Dan Whitten, vice president of Strategic Communications for America’s Natural Gas Alliance (ANGA), says, “Like all oversight of natural gas development, wastewater disposal is actively regulated at the state level. ANGA continues to believe that state regulatory professionals are best qualified to assess the unique geological characteristics of the shale plays in their region and the appropriate water disposal requirements that arise from those conditions. As EPA officials move forward we encourage them to partner with the states and take into serious consideration state regulators’ existing on-the-ground expertise and ongoing oversight activities.”

Wastewater associated with shale gas extraction can contain high levels of total dissolved solids (TDS), fracturing fluid additives, metals, and naturally occurring radioactive materials (NORM). The big concern in terms of wastewater is TDS which is found at levels typically about 100,000 ppm and can be as high as 400,000 ppm. Available data indicates the levels of TDS in shale gas wastewaters can often exceed recommended drinking water concentrations by a factor of 200.

In terms of current wastewater disposal practices, re-use of shale gas wastewater is, in part, dependent on the levels of pollutants in the wastewater and the proximity of other fracturing sites that might re-use the wastewater. Wastewater that is not recycled is trucked to a publicly owned treatment works (POTW) for treatment and disposal. POTWs are likely effective in treating only some of the pollutants in shale gas wastewater, such as the conventional and organic pollutants. These treatment technologies are not designed to treat high levels of TDS, NORM, or high levels of metals.

In the Barnett Shale area, wastewater is often injected into brine disposal wells.

Senate Committee Examines LNG Exports
Exports of LNG were the only issue on the menu at hearings in the Senate Energy Committee on Nov. 8. The Department of Energy has four applications from four U.S. companies to export LNG. But groups such as the American Public Gas Association and Industrial Energy Consumers of America oppose approval of those applications to export natural gas to countries with whom the U.S. does not have a Free Trade Agreement (FTA). The DOE cannot block LNG exports to countries with whom the U.S. does have an FTA.

The four companies with pending export applications are Lake Charles Exports, Freeport LNG, Dominion and Jordan Cove Energy Project. They want to export LNG to both countries with and without FTAs with the U.S. The DOE has leeway to block exports to non-FTA countries.

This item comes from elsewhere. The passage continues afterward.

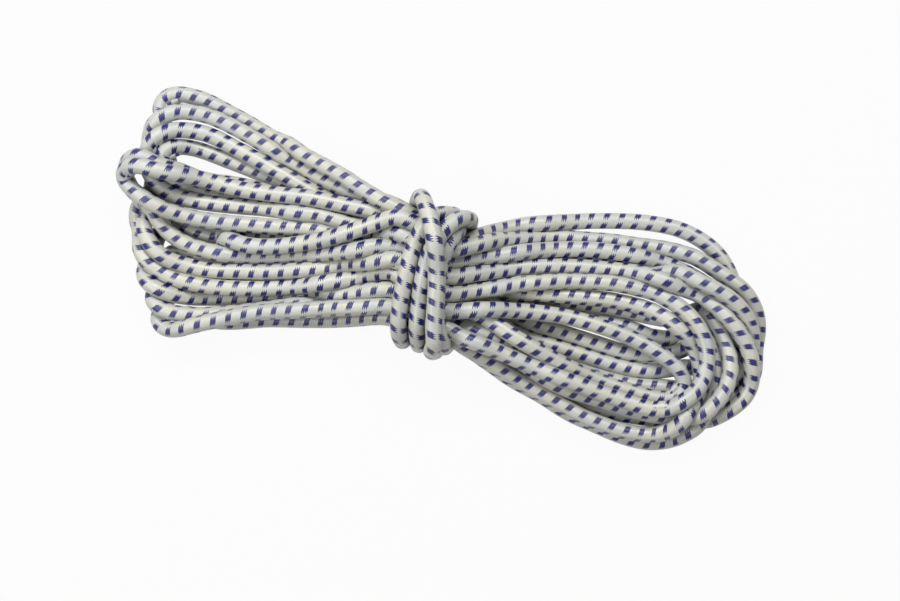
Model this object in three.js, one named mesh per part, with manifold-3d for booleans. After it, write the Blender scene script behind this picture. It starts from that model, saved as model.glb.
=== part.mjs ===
// Elastic cord: a braided sheath over a rubber core, folded into a hank and bound round with its own end.
// Millimetres. +X runs along the hank, +Z is up, and the hank lies on z = 0.
import * as THREE from 'three';
import { mergeVertices } from 'three/addons/utils/BufferGeometryUtils.js';
import Module from 'manifold-3d';

// The cord
const cordDiameter = 6;
const sheathWallShare = 0.133; // of the diameter: a thicker cord of the same make has a thicker braid
const coreClearance = 0.3; // between the rubber core and the bore of the sheath
const meetingGap = 0.3; // between the end of the hank and the start of the binding
const flatDepthShare = 0.1; // of the diameter, pressed flat where the cord lies on the ground

// The hank: two layers of loops, the lower spiralling in and the upper out again
const loopsPerLayer = 5;
const bightSpread = 159; // between the two centres that the bights turn round
const innerBightRadius = 9; // centreline of the tightest bight
const turnGap = 0.6; // clear room between neighbouring turns
const lobeSlack = 1.4; // more room per turn in the lobes, where nothing holds the loops together
const layerLift = 2; // more room between the two layers in the lobes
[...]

The DOE approved the first LNG export application last May. That was from Sabine Pass Liquefaction, which is now able to export 2.2 Bcf/d to both FTA and non-FTA countries.

The case for and against LNG exports are clear; but weighing them against each other is not easy. LNG exports create jobs and provide markets for domestic natural gas. But the exports could lead to higher natural gas prices in the U.S. That latter point is why the APGA and IECA are opposing the export applications.

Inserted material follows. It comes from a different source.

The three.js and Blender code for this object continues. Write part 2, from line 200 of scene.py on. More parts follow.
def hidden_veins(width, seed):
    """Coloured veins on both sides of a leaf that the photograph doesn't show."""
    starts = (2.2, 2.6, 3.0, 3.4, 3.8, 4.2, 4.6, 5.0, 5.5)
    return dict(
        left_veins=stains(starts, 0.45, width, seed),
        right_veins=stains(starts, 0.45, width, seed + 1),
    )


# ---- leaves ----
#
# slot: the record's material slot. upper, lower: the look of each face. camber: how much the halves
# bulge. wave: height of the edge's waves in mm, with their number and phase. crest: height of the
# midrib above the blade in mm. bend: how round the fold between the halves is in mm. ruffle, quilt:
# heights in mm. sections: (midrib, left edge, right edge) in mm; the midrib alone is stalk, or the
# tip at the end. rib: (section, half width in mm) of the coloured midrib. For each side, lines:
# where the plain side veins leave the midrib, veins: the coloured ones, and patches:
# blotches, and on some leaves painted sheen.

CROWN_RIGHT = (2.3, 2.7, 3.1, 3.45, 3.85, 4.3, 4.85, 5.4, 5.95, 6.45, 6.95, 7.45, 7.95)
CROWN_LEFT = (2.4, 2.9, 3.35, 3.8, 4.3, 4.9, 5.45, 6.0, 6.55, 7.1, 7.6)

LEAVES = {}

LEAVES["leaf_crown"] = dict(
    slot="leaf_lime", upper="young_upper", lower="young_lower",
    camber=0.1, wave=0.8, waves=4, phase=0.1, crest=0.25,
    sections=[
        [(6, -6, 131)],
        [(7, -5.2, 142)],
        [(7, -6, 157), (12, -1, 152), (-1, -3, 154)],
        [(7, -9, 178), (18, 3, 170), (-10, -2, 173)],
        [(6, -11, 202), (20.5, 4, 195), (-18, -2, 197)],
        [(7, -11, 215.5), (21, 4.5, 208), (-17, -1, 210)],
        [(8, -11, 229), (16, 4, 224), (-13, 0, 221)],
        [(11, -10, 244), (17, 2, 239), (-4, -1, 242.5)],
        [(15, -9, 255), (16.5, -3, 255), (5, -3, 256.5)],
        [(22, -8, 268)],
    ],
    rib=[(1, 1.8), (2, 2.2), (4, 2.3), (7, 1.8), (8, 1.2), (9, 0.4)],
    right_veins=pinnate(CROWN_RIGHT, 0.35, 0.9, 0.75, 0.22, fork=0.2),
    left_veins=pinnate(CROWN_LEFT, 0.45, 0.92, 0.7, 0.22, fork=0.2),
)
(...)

At the hearings in the Energy Committee on Nov. 8, Chris Smith, deputy assistant secretary for oil and gas in the DOE office of fossil energy, said the Energy Information Administration was doing a study looking at the potential increase in natural gas prices in the U.S. which could occur if the four additional export licenses are granted. Smith did not say whether the DOE would wait for the results of those two studies before acting on the four pending export applications.

None of the members of the committee – neither Democrats nor Republicans – seemed to have much of an opinion one way or another about LNG exports, except for Sen. Lisa Murkowski (R-AK), the top Republican on the committee. She backed the continuation of LNG exports from Cook Island in Alaska, most of which goes to Japan.

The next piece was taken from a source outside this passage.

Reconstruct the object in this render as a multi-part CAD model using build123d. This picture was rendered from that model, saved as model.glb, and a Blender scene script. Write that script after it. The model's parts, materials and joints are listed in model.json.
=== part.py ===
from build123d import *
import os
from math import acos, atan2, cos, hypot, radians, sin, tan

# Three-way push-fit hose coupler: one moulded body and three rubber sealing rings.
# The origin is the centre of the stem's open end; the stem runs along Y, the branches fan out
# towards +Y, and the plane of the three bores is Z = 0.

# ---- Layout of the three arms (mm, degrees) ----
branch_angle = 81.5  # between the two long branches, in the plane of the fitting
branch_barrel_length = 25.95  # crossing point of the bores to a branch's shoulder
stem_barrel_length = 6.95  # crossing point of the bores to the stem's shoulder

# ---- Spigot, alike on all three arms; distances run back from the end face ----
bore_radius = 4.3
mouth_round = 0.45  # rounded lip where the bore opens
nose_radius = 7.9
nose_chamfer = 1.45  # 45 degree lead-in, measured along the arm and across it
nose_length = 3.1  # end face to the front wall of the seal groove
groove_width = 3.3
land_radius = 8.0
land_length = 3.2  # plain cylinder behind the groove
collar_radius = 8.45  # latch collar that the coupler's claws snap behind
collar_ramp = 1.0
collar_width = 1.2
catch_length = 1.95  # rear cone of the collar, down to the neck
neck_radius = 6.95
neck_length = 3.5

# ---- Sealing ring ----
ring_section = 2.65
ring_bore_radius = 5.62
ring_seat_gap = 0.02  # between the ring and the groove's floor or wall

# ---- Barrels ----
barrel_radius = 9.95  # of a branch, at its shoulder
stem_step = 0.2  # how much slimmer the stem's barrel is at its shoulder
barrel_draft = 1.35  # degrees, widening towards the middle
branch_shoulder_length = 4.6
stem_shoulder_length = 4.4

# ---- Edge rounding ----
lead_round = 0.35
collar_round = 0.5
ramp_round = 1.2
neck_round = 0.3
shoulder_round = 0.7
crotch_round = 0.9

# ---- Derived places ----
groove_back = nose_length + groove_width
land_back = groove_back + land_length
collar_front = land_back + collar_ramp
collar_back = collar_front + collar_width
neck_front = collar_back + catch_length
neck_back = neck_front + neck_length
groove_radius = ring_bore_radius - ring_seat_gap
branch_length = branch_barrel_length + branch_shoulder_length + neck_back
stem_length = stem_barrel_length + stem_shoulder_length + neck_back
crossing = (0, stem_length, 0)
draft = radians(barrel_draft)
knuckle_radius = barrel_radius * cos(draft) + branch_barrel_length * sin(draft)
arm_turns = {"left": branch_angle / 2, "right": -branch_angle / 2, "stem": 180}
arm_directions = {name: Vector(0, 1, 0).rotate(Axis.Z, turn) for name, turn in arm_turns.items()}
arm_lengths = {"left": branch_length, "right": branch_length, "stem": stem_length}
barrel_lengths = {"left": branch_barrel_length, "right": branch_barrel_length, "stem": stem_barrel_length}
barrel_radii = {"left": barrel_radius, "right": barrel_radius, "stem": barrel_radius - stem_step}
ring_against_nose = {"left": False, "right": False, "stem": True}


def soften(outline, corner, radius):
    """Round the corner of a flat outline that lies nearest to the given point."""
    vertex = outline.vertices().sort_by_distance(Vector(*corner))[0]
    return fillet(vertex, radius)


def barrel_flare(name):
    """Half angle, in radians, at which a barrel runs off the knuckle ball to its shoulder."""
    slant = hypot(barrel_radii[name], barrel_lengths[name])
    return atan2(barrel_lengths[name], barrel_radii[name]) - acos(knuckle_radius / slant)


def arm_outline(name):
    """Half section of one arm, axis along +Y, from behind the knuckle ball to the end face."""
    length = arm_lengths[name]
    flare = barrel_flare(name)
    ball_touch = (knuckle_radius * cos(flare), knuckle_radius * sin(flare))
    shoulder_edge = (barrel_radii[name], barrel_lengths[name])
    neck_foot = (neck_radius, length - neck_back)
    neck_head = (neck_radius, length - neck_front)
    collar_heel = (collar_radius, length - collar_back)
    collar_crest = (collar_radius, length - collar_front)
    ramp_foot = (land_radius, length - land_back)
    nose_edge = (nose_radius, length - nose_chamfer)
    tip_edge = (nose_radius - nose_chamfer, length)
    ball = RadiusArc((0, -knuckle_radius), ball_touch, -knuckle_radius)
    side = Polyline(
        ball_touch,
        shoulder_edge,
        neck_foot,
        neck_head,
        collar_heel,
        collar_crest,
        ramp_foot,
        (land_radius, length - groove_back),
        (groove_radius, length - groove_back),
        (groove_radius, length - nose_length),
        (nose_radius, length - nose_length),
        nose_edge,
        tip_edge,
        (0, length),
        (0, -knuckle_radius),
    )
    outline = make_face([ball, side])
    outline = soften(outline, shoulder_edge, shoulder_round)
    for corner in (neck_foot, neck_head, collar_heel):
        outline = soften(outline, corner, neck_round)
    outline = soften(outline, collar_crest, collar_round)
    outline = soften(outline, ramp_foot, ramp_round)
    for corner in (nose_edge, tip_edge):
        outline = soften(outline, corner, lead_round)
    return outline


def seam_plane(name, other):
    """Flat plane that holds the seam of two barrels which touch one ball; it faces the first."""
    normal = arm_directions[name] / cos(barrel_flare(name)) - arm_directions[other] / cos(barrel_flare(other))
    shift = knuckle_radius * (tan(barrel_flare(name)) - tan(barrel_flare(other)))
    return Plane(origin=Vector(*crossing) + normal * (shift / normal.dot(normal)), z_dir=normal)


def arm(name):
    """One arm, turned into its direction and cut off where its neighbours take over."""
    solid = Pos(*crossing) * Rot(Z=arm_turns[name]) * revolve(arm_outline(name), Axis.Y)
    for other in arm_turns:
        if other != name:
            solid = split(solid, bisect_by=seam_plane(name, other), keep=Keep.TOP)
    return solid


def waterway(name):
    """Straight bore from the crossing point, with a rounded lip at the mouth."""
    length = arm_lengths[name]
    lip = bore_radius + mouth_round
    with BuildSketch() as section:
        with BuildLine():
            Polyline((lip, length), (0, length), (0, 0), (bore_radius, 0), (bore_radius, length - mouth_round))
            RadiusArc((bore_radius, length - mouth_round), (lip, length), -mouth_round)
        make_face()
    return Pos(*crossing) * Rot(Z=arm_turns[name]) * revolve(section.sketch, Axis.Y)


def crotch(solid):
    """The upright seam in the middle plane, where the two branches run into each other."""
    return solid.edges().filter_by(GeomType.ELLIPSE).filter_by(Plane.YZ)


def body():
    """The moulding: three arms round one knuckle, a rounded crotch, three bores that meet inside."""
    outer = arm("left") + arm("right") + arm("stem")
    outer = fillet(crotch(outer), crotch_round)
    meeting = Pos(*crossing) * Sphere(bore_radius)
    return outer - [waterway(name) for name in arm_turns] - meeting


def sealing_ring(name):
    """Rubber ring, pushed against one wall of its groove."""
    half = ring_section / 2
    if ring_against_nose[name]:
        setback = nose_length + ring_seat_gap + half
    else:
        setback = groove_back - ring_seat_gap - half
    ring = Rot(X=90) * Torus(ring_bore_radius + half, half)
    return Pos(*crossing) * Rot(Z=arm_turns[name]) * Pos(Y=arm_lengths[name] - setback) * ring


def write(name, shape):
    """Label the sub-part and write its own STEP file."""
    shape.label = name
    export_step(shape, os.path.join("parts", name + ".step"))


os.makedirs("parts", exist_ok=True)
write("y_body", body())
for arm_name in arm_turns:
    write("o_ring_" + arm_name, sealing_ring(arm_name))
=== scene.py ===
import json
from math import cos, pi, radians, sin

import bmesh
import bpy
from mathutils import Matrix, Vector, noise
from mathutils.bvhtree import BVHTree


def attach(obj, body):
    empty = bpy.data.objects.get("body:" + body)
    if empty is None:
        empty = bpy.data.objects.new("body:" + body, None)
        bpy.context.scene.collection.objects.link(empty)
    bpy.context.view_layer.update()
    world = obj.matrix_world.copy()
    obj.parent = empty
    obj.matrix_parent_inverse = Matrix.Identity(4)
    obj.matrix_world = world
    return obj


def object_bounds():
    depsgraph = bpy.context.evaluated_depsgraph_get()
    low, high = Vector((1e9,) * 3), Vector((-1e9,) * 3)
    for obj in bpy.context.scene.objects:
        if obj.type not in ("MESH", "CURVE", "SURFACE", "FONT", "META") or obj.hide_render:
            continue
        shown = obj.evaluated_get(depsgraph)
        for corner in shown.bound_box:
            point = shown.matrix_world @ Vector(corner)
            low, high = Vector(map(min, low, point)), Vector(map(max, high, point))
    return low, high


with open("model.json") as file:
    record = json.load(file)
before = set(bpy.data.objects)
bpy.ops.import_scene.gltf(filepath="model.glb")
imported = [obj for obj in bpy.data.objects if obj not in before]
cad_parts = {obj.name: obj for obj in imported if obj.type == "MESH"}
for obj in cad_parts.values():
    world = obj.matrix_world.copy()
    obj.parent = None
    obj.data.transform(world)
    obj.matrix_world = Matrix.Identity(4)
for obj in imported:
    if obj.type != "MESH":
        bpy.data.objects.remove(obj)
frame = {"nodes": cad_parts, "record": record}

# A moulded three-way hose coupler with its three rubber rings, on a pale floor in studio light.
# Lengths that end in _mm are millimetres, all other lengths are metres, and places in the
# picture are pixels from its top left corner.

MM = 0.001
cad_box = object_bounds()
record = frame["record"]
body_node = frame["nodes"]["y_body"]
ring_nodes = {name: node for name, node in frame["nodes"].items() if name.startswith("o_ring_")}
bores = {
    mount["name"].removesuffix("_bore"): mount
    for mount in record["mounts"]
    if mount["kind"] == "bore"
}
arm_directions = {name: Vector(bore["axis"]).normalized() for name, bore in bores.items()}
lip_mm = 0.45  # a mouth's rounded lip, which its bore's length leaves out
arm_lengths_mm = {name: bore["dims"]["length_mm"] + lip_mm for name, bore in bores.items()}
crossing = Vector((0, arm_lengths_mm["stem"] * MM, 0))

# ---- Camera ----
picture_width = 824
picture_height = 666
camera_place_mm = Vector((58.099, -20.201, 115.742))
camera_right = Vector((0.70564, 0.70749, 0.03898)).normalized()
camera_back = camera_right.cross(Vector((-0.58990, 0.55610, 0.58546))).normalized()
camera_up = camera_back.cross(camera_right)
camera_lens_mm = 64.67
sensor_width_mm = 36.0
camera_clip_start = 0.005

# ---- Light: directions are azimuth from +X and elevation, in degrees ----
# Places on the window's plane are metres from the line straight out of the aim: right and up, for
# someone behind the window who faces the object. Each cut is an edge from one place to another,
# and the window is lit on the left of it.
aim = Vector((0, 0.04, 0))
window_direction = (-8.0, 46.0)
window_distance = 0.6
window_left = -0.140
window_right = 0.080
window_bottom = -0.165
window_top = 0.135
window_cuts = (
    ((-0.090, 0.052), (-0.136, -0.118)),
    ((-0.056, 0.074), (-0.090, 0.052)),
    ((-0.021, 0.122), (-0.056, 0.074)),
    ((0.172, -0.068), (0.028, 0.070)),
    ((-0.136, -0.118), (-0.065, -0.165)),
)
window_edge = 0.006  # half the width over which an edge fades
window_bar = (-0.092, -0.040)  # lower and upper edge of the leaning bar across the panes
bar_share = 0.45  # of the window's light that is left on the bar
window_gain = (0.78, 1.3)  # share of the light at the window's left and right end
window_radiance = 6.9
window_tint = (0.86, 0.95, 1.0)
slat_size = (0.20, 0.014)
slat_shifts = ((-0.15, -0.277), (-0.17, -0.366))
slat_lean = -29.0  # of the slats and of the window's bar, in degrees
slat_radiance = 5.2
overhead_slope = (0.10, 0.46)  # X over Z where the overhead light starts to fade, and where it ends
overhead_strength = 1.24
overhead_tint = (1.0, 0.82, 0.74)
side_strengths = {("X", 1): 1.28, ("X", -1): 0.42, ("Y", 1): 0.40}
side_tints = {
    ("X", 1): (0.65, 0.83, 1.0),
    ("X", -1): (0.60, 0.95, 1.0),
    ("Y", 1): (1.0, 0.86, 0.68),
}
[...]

Virginia Senator Wants State In New Offshore Drilling Plan
Insisting that the Interior Department was mistaken to leave Virginia off its latest proposal for offshore drilling, Sen. Mark Warner (D-VA) told Platts Energy Week added this would be contingent at he would on Virginia getting some of the royalties. Warner said he will ask Interior Secretary Ken Salazar to reconsider his decision last month excluding Virginia in the administration’s first five-year offshore leasing proposal.

Among the reasons given for excluding Virginia was that seismic data for the waters was too old and that the U.S. Navy, which bases its Second Fleet in Norfolk, had concerns about navigation in waters with oil and gas infrastructure.

“It’s the wrong decision, I hope they’ll reconsider, and remember, if we start this process it will be years before we see any oil or gas coming off the state of Virginia. Putting Virginia into this lease process is just the beginning of the process. The Navy will still have a chance to weigh in; we’ll still have a chance to obviously have the environmental concerns thoroughly vetted,” Warner said.

Virginia was included in the Bush administration’s plan for offshore development, an idea shared by President Obama until the April 2010 BP Macondo blowout in the Gulf of Mexico.
“We obviously needed to take a time-out after the Gulf disaster,” Warner said. “And we have to make sure there are going to be lessons learned from that disaster into any future drilling, whether it’s off the coast of Virginia or in the Gulf or anywhere else. I’m comfortable that by the time drilling is actually in place, all the lessons learned will be incorporated.”